**BRIEF**. Repeat the material exactly as it appears.

**INFORMATION SHOWN**.
____

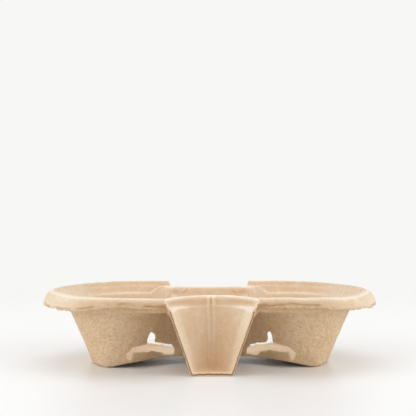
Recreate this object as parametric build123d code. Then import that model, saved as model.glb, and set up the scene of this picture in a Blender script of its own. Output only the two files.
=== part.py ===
from build123d import *
import math
import os

# Two-cup carrier of moulded pulp: one thin sheet with a rim, a deck, two round pockets joined by a
# V-shaped trough, and two half-funnel legs that are open to the front and to the back.
# Millimetres. Origin: middle of the footprint on the table. X along the length, Z up.
# The sheet is made as one set of solids for its underside less a second set for its hollows.

# Sheet and cups
sheet = 1.9  # thickness of the pulp
cup_pitch = 108.0  # distance between the cup centres

# Pockets and the trough between them, measured on the outside of the wall
pocket_foot_radius = 24.0  # on the table
pocket_draft = 23.0  # degrees from vertical
pocket_foot_round = 3.0
trough_foot_half = 6.0  # half width on the table
trough_top_half = 25.2  # half width at the ridge

# Underside, which arches between the outer feet
arch_rise = 4.4
arch_foot = 66.0  # where the pockets leave the table
arch_shoulder = 51.0
arch_shoulder_rise = 3.4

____

**SOLUTION TO THE PROBLEM**.
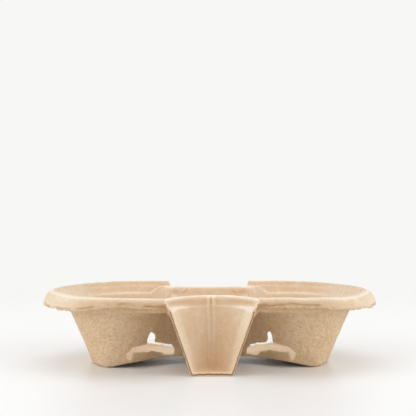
Recreate this object as parametric build123d code. Then import that model, saved as model.glb, and set up the scene of this picture in a Blender script of its own. Output only the two files.
=== part.py ===
from build123d import *
import math
import os

# Two-cup carrier of moulded pulp: one thin sheet with a rim, a deck, two round pockets joined by a
# V-shaped trough, and two half-funnel legs that are open to the front and to the back.
# Millimetres. Origin: middle of the footprint on the table. X along the length, Z up.
# The sheet is made as one set of solids for its underside less a second set for its hollows.

# Sheet and cups
sheet = 1.9  # thickness of the pulp
cup_pitch = 108.0  # distance between the cup centres

# Pockets and the trough between them, measured on the outside of the wall
pocket_foot_radius = 24.0  # on the table
pocket_draft = 23.0  # degrees from vertical
pocket_foot_round = 3.0
trough_foot_half = 6.0  # half width on the table
trough_top_half = 25.2  # half width at the ridge

# Underside, which arches between the outer feet
arch_rise = 4.4
arch_foot = 66.0  # where the pockets leave the table
arch_shoulder = 51.0
arch_shoulder_rise = 3.4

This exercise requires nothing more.